Source excerpt
======

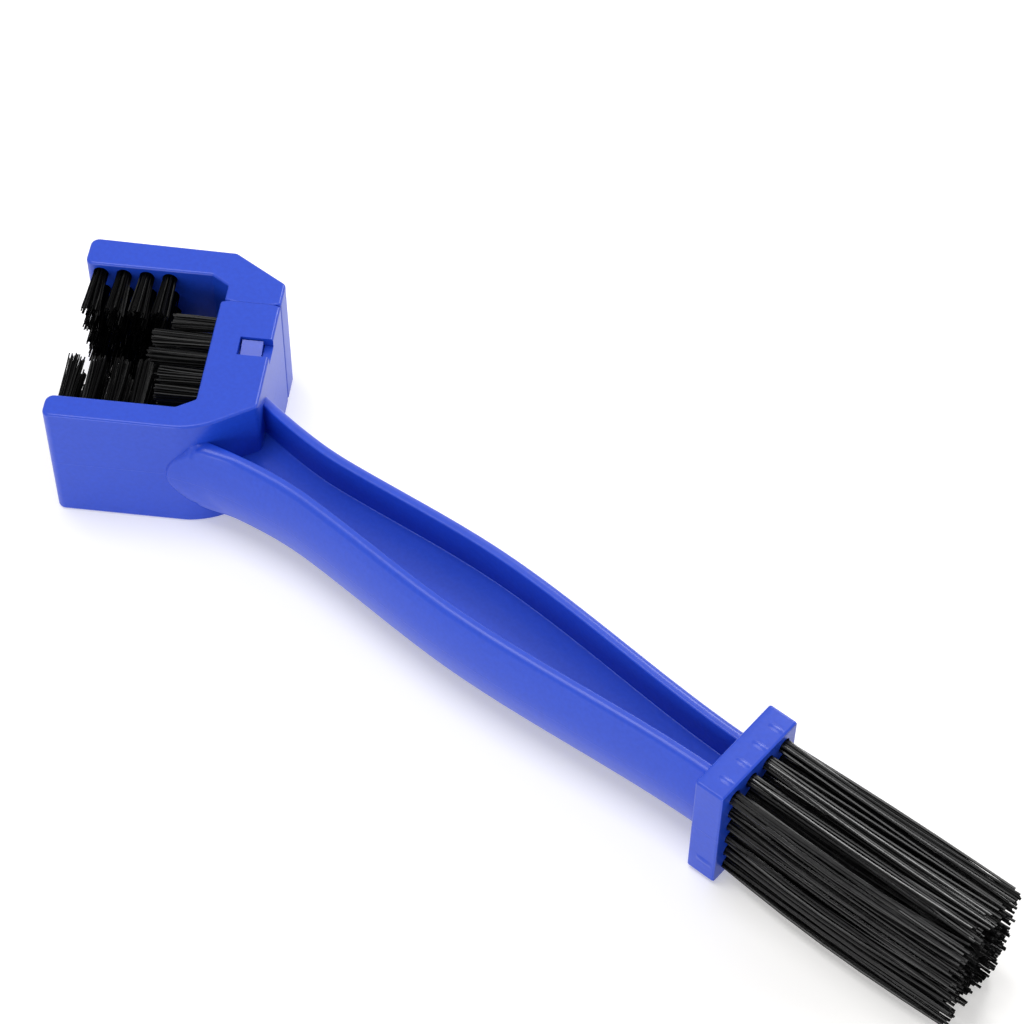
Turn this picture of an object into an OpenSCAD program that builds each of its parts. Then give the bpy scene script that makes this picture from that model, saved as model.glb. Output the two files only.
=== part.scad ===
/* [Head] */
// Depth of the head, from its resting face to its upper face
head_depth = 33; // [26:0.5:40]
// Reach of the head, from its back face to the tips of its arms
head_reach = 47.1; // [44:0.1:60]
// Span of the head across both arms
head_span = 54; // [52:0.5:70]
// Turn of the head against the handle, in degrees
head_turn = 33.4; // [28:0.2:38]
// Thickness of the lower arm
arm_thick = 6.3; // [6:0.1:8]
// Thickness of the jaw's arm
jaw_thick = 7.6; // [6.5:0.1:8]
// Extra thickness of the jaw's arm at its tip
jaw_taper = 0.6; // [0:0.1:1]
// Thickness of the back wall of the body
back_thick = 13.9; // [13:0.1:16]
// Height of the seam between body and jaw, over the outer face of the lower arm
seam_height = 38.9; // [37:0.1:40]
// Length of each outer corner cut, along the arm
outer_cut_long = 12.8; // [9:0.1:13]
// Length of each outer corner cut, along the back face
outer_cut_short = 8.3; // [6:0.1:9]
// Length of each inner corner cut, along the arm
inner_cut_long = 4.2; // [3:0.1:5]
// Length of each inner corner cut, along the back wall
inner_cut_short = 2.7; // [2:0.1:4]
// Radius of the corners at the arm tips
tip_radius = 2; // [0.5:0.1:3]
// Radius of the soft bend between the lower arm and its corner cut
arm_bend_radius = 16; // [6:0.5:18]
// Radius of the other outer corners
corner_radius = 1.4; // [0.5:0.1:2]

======

Exercise objective
Go through the listing above and restate it word for word.

Worked solution
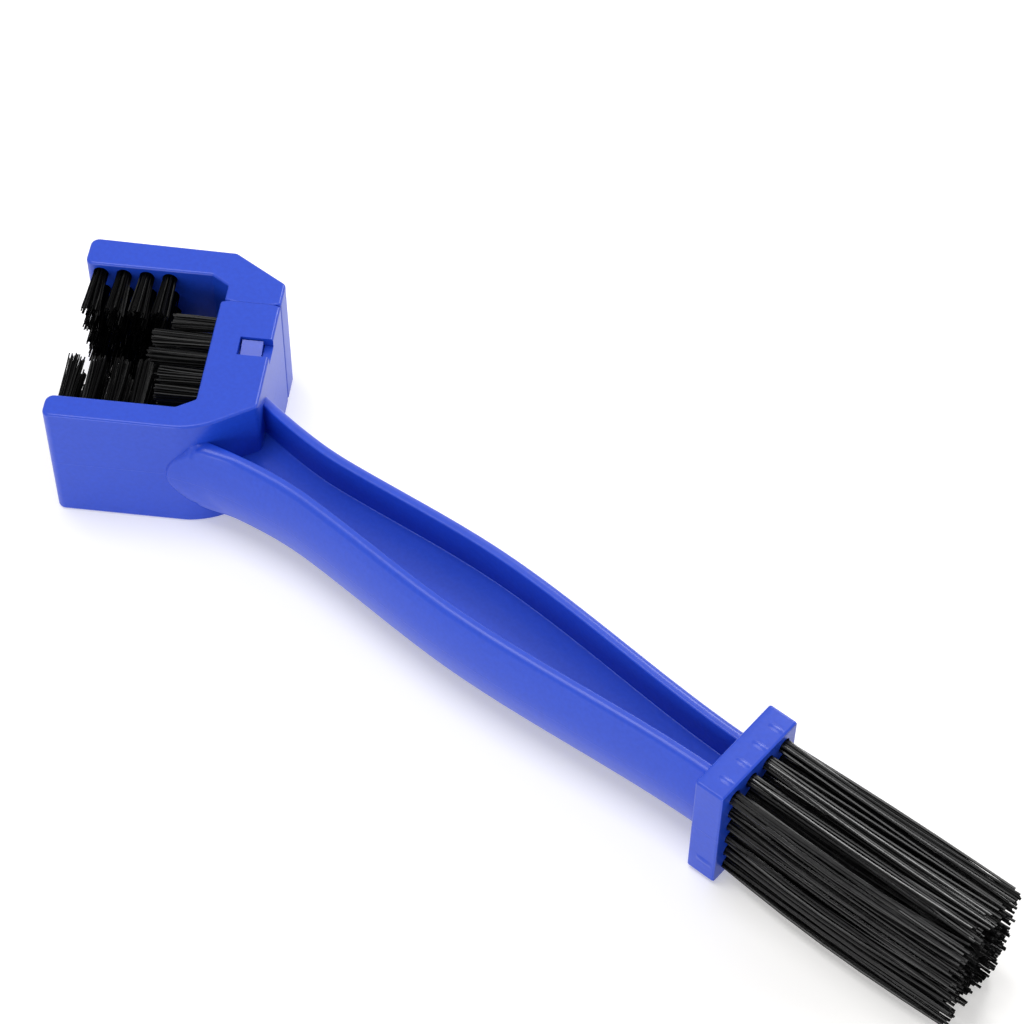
Turn this picture of an object into an OpenSCAD program that builds each of its parts. Then give the bpy scene script that makes this picture from that model, saved as model.glb. Output the two files only.
=== part.scad ===
/* [Head] */
// Depth of the head, from its resting face to its upper face
head_depth = 33; // [26:0.5:40]
// Reach of the head, from its back face to the tips of its arms
head_reach = 47.1; // [44:0.1:60]
// Span of the head across both arms
head_span = 54; // [52:0.5:70]
// Turn of the head against the handle, in degrees
head_turn = 33.4; // [28:0.2:38]
// Thickness of the lower arm
arm_thick = 6.3; // [6:0.1:8]
// Thickness of the jaw's arm
jaw_thick = 7.6; // [6.5:0.1:8]
// Extra thickness of the jaw's arm at its tip
jaw_taper = 0.6; // [0:0.1:1]
// Thickness of the back wall of the body
back_thick = 13.9; // [13:0.1:16]
// Height of the seam between body and jaw, over the outer face of the lower arm
seam_height = 38.9; // [37:0.1:40]
// Length of each outer corner cut, along the arm
outer_cut_long = 12.8; // [9:0.1:13]
// Length of each outer corner cut, along the back face
outer_cut_short = 8.3; // [6:0.1:9]
// Length of each inner corner cut, along the arm
inner_cut_long = 4.2; // [3:0.1:5]
// Length of each inner corner cut, along the back wall
inner_cut_short = 2.7; // [2:0.1:4]
// Radius of the corners at the arm tips
tip_radius = 2; // [0.5:0.1:3]
// Radius of the soft bend between the lower arm and its corner cut
arm_bend_radius = 16; // [6:0.5:18]
// Radius of the other outer corners
corner_radius = 1.4; // [0.5:0.1:2]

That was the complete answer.